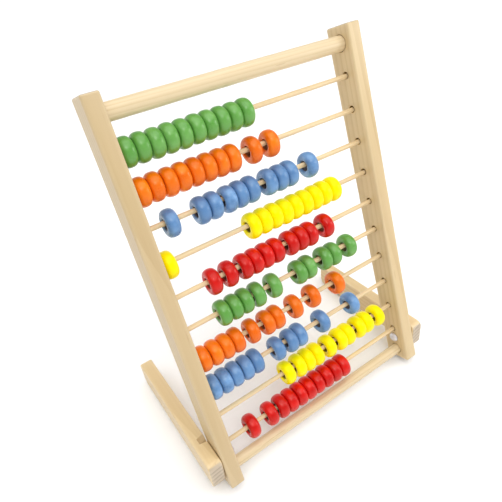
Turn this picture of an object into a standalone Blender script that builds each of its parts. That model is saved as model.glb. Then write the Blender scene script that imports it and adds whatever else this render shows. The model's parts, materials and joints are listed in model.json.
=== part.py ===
"""Wooden counting frame: a hundred beads on ten rods, standing on two folding feet.

Pieces are placed in the frame's own axes: X along the rods, Y from front to back, Z up the
uprights, with the origin level with the lowest rod. The empty leaning_frame then tips them back
by the angle at which the frame rests on its uprights and feet, and stands them on Z = 0.
"""

import math

import bmesh
import bpy
from mathutils import Matrix, Vector

# Uprights, in metres
STOCK_THICKNESS = 0.012
STOCK_DEPTH = 0.024
INNER_WIDTH = 0.189
EDGE_ROUNDING = 0.0014

# Rods and bars
ROD_COUNT = 10
ROD_SPACING = 0.026
ROD_DIAMETER = 0.0039
ROD_SOCKET_PLAY = 0.0016
SOCKET_DEPTH = 0.008
BOTTOM_BAR_DIAMETER = 0.0095
BOTTOM_BAR_ABOVE_END = 0.010
LOWEST_ROD_ABOVE_BAR = 0.023
TOP_BAR_DIAMETER = 0.012
TOP_BAR_ABOVE_ROD = 0.0235
TOP_END_ABOVE_BAR = 0.0125

# Beads
BEAD_DIAMETER = 0.0205
BEAD_THICKNESS = 0.0098
BEAD_BORE_PLAY = 0.0039
BEAD_NECK_DIAMETER = 0.0125
BEAD_SHOULDER_OUT = 0.80  # share of the way from the neck to the rim
BEAD_SHOULDER_UP = 0.66  # share of the half thickness

# Feet and their pivot screws
FOOT_LENGTH = 0.132
FOOT_HEIGHT = 0.0242
FOOT_THICKNESS = 0.0117
FOOT_SLOPE = math.radians(16)
FOOT_FRONT_OVERHANG = 0.0115
FOOT_FRONT_ROUNDING = 0.005
FOOT_HEEL_ROUNDING = 0.008
PIVOT_BELOW_ROD = 0.0097
SCREW_HEAD_DIAMETER = 0.0088
SCREW_HEAD_HEIGHT = 0.0030
SCREW_RIM_HEIGHT = 0.0004
SCREW_SHANK_DIAMETER = 0.005
SCREW_GRIP = 0.008
NOTCH_BEHIND_PIVOT = 0.0104
NOTCH_LENGTH = 0.0082
NOTCH_INTO_THICKNESS = 0.0066
NOTCH_DEPTH = 0.006
NOTCH_RAMP = 0.0046
NOTCH_TAPER = 0.0014

# Fits and facets
CLEARANCE = 0.0003
SIDES_BEAD = 12
SIDES_ROD = 12
SIDES_BAR = 20
DOME_STEPS = 5
MERGE = 0.00005

# Each rod from the top: its colour, its bead runs from the left as (empty length before the run,
# beads in the run), and the empty length after the last. The lengths share out the free rod.
ROWS = (
    ("green", ((0, 10),), 91),
    ("orange", ((0, 8), (8, 1), (5.5, 1)), 77.5),
    ("blue", ((12, 1), (13.5, 2), (2, 3), (6, 3), (9.5, 1)), 48),
    ("yellow", ((0.5, 1), (59.5, 9)), 31),
    ("red", ((27, 1), (3.5, 1), (3.5, 4), (4, 3), (7, 1)), 46),
    ("green", ((26.5, 3), (1.5, 1), (5.5, 1), (15.5, 2), (7, 2), (7.5, 1)), 27.5),
    ("orange", ((0, 4), (4.5, 1), (4, 2), (8.5, 1), (9, 1), (16.5, 1)), 48.5),
    ("blue", ((0, 5), (11, 1), (3.5, 2), (14.5, 1), (24, 1)), 38),
    ("yellow", ((63, 1), (2, 3), (4, 1), (2.5, 2), (3, 2), (4, 1)), 12.5),
    ("red", ((19, 1), (8.5, 1), (1.5, 8)), 62),
)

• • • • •

The exercise
Write out, exactly and with nothing else, the lines of the listing above from its first line through the line with "BEAD_SHOULDER_UP = 0.66".

Exercise answer
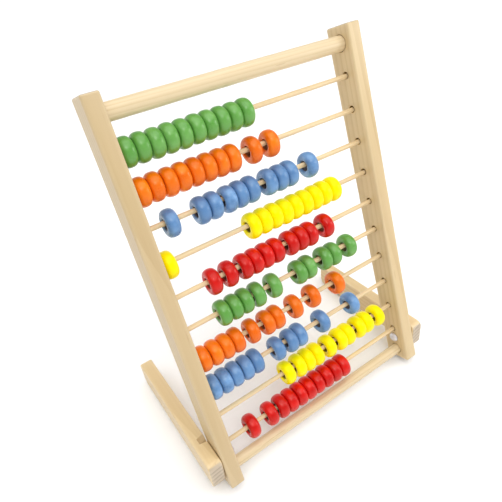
Turn this picture of an object into a standalone Blender script that builds each of its parts. That model is saved as model.glb. Then write the Blender scene script that imports it and adds whatever else this render shows. The model's parts, materials and joints are listed in model.json.
=== part.py ===
"""Wooden counting frame: a hundred beads on ten rods, standing on two folding feet.

Pieces are placed in the frame's own axes: X along the rods, Y from front to back, Z up the
uprights, with the origin level with the lowest rod. The empty leaning_frame then tips them back
by the angle at which the frame rests on its uprights and feet, and stands them on Z = 0.
"""

import math

import bmesh
import bpy
from mathutils import Matrix, Vector

# Uprights, in metres
STOCK_THICKNESS = 0.012
STOCK_DEPTH = 0.024
INNER_WIDTH = 0.189
EDGE_ROUNDING = 0.0014

# Rods and bars
ROD_COUNT = 10
ROD_SPACING = 0.026
ROD_DIAMETER = 0.0039
ROD_SOCKET_PLAY = 0.0016
SOCKET_DEPTH = 0.008
BOTTOM_BAR_DIAMETER = 0.0095
BOTTOM_BAR_ABOVE_END = 0.010
LOWEST_ROD_ABOVE_BAR = 0.023
TOP_BAR_DIAMETER = 0.012
TOP_BAR_ABOVE_ROD = 0.0235
TOP_END_ABOVE_BAR = 0.0125

# Beads
BEAD_DIAMETER = 0.0205
BEAD_THICKNESS = 0.0098
BEAD_BORE_PLAY = 0.0039
BEAD_NECK_DIAMETER = 0.0125
BEAD_SHOULDER_OUT = 0.80  # share of the way from the neck to the rim
BEAD_SHOULDER_UP = 0.66  # share of the half thickness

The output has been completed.